Retype the material that follows, keeping every word as it is.

## Start Provided data

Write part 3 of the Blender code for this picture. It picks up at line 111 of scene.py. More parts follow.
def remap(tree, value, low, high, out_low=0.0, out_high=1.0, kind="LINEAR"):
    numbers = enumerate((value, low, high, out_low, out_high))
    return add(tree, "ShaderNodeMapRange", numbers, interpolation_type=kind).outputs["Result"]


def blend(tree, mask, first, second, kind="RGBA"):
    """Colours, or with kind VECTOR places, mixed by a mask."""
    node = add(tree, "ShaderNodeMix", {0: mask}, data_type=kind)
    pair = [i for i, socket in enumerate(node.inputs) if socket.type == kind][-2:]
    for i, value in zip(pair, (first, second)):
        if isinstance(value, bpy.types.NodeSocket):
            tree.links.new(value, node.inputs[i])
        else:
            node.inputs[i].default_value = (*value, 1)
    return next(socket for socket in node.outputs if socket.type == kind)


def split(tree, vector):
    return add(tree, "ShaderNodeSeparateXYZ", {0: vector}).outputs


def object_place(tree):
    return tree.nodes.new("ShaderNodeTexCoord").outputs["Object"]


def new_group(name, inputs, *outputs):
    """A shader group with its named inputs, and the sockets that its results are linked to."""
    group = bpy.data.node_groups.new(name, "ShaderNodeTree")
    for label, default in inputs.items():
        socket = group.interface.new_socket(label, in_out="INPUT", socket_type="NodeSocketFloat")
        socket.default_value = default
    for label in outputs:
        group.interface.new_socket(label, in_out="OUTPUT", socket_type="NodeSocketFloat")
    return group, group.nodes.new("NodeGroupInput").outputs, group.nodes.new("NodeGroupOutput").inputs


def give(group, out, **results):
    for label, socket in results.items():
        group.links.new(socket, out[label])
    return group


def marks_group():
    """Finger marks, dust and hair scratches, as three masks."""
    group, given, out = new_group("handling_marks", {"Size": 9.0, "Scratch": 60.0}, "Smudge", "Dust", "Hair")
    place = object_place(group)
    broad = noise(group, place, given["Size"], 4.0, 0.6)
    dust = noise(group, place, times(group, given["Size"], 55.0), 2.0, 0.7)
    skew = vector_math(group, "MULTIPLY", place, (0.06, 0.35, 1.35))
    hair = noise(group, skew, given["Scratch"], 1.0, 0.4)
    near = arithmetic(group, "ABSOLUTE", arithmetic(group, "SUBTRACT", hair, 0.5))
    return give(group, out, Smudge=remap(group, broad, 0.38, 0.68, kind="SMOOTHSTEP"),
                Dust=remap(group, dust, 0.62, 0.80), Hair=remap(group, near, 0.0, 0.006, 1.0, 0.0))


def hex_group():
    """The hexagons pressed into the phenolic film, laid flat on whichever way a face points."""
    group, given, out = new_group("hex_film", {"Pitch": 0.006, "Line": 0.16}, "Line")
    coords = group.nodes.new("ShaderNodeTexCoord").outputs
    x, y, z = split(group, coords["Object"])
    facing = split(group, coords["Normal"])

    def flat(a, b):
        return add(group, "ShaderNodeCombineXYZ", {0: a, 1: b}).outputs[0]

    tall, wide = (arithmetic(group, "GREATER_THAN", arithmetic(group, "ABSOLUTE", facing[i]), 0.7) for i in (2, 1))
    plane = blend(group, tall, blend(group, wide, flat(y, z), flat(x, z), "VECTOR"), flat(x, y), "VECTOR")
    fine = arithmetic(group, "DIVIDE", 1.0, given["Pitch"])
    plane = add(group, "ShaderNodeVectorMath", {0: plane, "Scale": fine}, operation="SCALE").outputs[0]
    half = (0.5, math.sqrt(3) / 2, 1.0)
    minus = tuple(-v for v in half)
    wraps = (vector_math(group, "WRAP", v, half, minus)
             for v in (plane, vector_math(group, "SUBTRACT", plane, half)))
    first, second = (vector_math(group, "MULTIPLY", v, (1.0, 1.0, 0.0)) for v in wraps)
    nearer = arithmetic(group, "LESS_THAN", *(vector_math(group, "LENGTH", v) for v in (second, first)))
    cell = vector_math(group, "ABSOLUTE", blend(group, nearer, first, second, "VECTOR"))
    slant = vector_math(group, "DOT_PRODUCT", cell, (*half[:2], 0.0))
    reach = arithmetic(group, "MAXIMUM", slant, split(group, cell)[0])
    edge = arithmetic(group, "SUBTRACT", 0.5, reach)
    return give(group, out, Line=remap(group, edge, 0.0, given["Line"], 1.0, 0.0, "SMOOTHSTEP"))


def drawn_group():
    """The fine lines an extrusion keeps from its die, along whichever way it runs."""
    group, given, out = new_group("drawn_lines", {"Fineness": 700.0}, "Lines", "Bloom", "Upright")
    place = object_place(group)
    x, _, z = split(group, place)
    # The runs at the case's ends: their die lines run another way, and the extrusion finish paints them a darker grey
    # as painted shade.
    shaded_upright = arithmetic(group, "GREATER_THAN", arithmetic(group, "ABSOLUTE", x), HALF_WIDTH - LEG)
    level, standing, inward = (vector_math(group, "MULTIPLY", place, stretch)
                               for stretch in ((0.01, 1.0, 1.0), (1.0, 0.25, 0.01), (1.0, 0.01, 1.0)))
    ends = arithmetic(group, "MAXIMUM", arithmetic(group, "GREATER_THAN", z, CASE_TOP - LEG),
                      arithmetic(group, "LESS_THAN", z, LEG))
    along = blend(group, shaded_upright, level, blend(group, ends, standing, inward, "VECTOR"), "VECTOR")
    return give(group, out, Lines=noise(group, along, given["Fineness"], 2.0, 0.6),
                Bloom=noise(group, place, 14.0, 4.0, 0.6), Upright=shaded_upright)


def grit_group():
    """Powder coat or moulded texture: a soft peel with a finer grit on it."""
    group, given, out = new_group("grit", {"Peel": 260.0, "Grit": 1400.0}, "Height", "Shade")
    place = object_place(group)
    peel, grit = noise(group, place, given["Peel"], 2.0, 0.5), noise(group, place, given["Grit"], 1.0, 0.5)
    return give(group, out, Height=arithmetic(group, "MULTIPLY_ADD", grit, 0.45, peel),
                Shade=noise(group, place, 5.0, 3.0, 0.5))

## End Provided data

◆ Full solution ◆
Write part 3 of the Blender code for this picture. It picks up at line 111 of scene.py. More parts follow.
def remap(tree, value, low, high, out_low=0.0, out_high=1.0, kind="LINEAR"):
    numbers = enumerate((value, low, high, out_low, out_high))
    return add(tree, "ShaderNodeMapRange", numbers, interpolation_type=kind).outputs["Result"]


def blend(tree, mask, first, second, kind="RGBA"):
    """Colours, or with kind VECTOR places, mixed by a mask."""
    node = add(tree, "ShaderNodeMix", {0: mask}, data_type=kind)
    pair = [i for i, socket in enumerate(node.inputs) if socket.type == kind][-2:]
    for i, value in zip(pair, (first, second)):
        if isinstance(value, bpy.types.NodeSocket):
            tree.links.new(value, node.inputs[i])
        else:
            node.inputs[i].default_value = (*value, 1)
    return next(socket for socket in node.outputs if socket.type == kind)


def split(tree, vector):
    return add(tree, "ShaderNodeSeparateXYZ", {0: vector}).outputs


def object_place(tree):
    return tree.nodes.new("ShaderNodeTexCoord").outputs["Object"]


def new_group(name, inputs, *outputs):
    """A shader group with its named inputs, and the sockets that its results are linked to."""
    group = bpy.data.node_groups.new(name, "ShaderNodeTree")
    for label, default in inputs.items():
        socket = group.interface.new_socket(label, in_out="INPUT", socket_type="NodeSocketFloat")
        socket.default_value = default
    for label in outputs:
        group.interface.new_socket(label, in_out="OUTPUT", socket_type="NodeSocketFloat")
    return group, group.nodes.new("NodeGroupInput").outputs, group.nodes.new("NodeGroupOutput").inputs


def give(group, out, **results):
    for label, socket in results.items():
        group.links.new(socket, out[label])
    return group


def marks_group():
    """Finger marks, dust and hair scratches, as three masks."""
    group, given, out = new_group("handling_marks", {"Size": 9.0, "Scratch": 60.0}, "Smudge", "Dust", "Hair")
    place = object_place(group)
    broad = noise(group, place, given["Size"], 4.0, 0.6)
    dust = noise(group, place, times(group, given["Size"], 55.0), 2.0, 0.7)
    skew = vector_math(group, "MULTIPLY", place, (0.06, 0.35, 1.35))
    hair = noise(group, skew, given["Scratch"], 1.0, 0.4)
    near = arithmetic(group, "ABSOLUTE", arithmetic(group, "SUBTRACT", hair, 0.5))
    return give(group, out, Smudge=remap(group, broad, 0.38, 0.68, kind="SMOOTHSTEP"),
                Dust=remap(group, dust, 0.62, 0.80), Hair=remap(group, near, 0.0, 0.006, 1.0, 0.0))


def hex_group():
    """The hexagons pressed into the phenolic film, laid flat on whichever way a face points."""
    group, given, out = new_group("hex_film", {"Pitch": 0.006, "Line": 0.16}, "Line")
    coords = group.nodes.new("ShaderNodeTexCoord").outputs
    x, y, z = split(group, coords["Object"])
    facing = split(group, coords["Normal"])

    def flat(a, b):
        return add(group, "ShaderNodeCombineXYZ", {0: a, 1: b}).outputs[0]

    tall, wide = (arithmetic(group, "GREATER_THAN", arithmetic(group, "ABSOLUTE", facing[i]), 0.7) for i in (2, 1))
    plane = blend(group, tall, blend(group, wide, flat(y, z), flat(x, z), "VECTOR"), flat(x, y), "VECTOR")
    fine = arithmetic(group, "DIVIDE", 1.0, given["Pitch"])
    plane = add(group, "ShaderNodeVectorMath", {0: plane, "Scale": fine}, operation="SCALE").outputs[0]
    half = (0.5, math.sqrt(3) / 2, 1.0)
    minus = tuple(-v for v in half)
    wraps = (vector_math(group, "WRAP", v, half, minus)
             for v in (plane, vector_math(group, "SUBTRACT", plane, half)))
    first, second = (vector_math(group, "MULTIPLY", v, (1.0, 1.0, 0.0)) for v in wraps)
    nearer = arithmetic(group, "LESS_THAN", *(vector_math(group, "LENGTH", v) for v in (second, first)))
    cell = vector_math(group, "ABSOLUTE", blend(group, nearer, first, second, "VECTOR"))
    slant = vector_math(group, "DOT_PRODUCT", cell, (*half[:2], 0.0))
    reach = arithmetic(group, "MAXIMUM", slant, split(group, cell)[0])
    edge = arithmetic(group, "SUBTRACT", 0.5, reach)
    return give(group, out, Line=remap(group, edge, 0.0, given["Line"], 1.0, 0.0, "SMOOTHSTEP"))


def drawn_group():
    """The fine lines an extrusion keeps from its die, along whichever way it runs."""
    group, given, out = new_group("drawn_lines", {"Fineness": 700.0}, "Lines", "Bloom", "Upright")
    place = object_place(group)
    x, _, z = split(group, place)
    # The runs at the case's ends: their die lines run another way, and the extrusion finish paints them a darker grey
    # as painted shade.
    shaded_upright = arithmetic(group, "GREATER_THAN", arithmetic(group, "ABSOLUTE", x), HALF_WIDTH - LEG)
    level, standing, inward = (vector_math(group, "MULTIPLY", place, stretch)
                               for stretch in ((0.01, 1.0, 1.0), (1.0, 0.25, 0.01), (1.0, 0.01, 1.0)))
    ends = arithmetic(group, "MAXIMUM", arithmetic(group, "GREATER_THAN", z, CASE_TOP - LEG),
                      arithmetic(group, "LESS_THAN", z, LEG))
    along = blend(group, shaded_upright, level, blend(group, ends, standing, inward, "VECTOR"), "VECTOR")
    return give(group, out, Lines=noise(group, along, given["Fineness"], 2.0, 0.6),
                Bloom=noise(group, place, 14.0, 4.0, 0.6), Upright=shaded_upright)


def grit_group():
    """Powder coat or moulded texture: a soft peel with a finer grit on it."""
    group, given, out = new_group("grit", {"Peel": 260.0, "Grit": 1400.0}, "Height", "Shade")
    place = object_place(group)
    peel, grit = noise(group, place, given["Peel"], 2.0, 0.5), noise(group, place, given["Grit"], 1.0, 0.5)
    return give(group, out, Height=arithmetic(group, "MULTIPLY_ADD", grit, 0.45, peel),
                Shade=noise(group, place, 5.0, 3.0, 0.5))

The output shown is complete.